## Request
Count every line that holds the string "follow", and report the number alone.

## Material

= = = = = = =

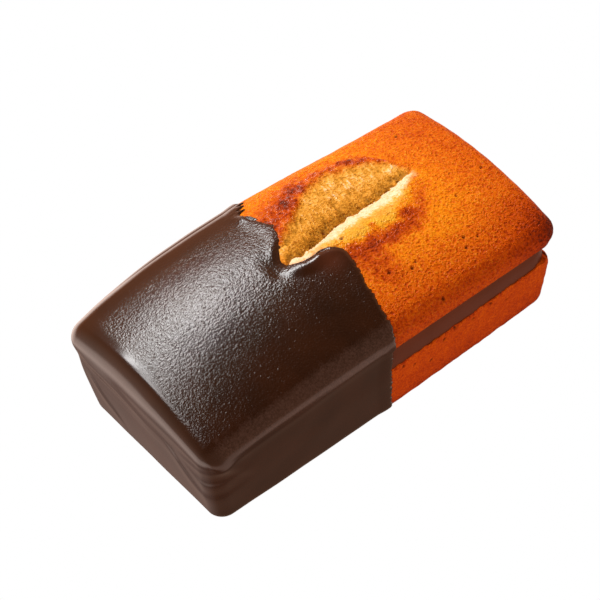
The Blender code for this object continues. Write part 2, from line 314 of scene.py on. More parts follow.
def block(
    points, inset, corner_radius=CORNER_RADIUS, side_inset=None, bend=0.0, burst_share=1.0, wander=None
):
    """Points on a sharp box, moved onto the baked block. inset gives by height how far in its ends stand, and
    its sides too without a side_inset. bend gives how far from the coat's edge the points follow it,
    burst_share how much of the burst shows, and wander how far its torn edge strays by x."""
    x, y, z = rounded(points, corner_radius).T
    if bend:
        x = x + coat_edge(y, z) * np.clip(1.0 - (x / bend) ** 2, 0.0, 1.0) ** 2
    along, across = side_shares(x, y)
    height = np.clip((z - BASE_TOP) / (RIM_HEIGHT - BASE_TOP), 0.0, 1.0)
    rim_swell = np.where(y < 0.0, FRONT_SWELL, BACK_SWELL) * hump(along, SWELL_LEAN)
    swell = BASE_SWELL * hump(along) * (1.0 - height) + rim_swell * height
    x = x - along * inset(z) + along * END_SWELL * height * hump(across)
    y = y - across * (side_inset or inset)(z) + across * swell
    lift = np.clip((z - CAKE_CUT) / (RIM_HEIGHT - CAKE_CUT), 0.0, 1.0)
    arch = np.clip((z - BASE_TOP) / (CAKE_CUT - BASE_TOP), 0.0, 1.0) * (1.0 - lift)
    on_top = ease(RIM_HEIGHT - SHOULDER_DROP, RIM_HEIGHT, z)
    opened = burst(x, y, 0.0 if wander is None else wander(x))
    rise = lift * crown(x, y) + arch * CUT_ARCH * hump(along, ARCH_LEAN) + on_top * burst_share * opened
    return np.column_stack((x, y, z + rise))


def leaned(x, y):
    """y with the coat's nose leaning back over the notch, for a place near the coat's edge."""
    near_nose = bell(y, NOSE_SIDE, 0.0013) * bell(x, 0.0002, 0.0026)
    return y + NOSE_LEAN * (x - 0.0004) * near_nose


def off_edge(points):
    """How far points of the top lie from the coat's edge, in plan."""
    line = np.linspace(-HALF[1], HALF[1], 900)
    x = edge_on_top(line)
    outline = np.column_stack((x, leaned(x, line)))
    far = np.full(len(points), 0.01)
    near = np.flatnonzero(np.abs(points[:, 0]) < 0.011)
    for some in np.array_split(near, 40):
        gaps = points[some, None, :2] - outline[None]
        far[some] = np.sqrt((gaps**2).sum(axis=2).min(axis=1))
    return far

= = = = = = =

## Solution to this problem
2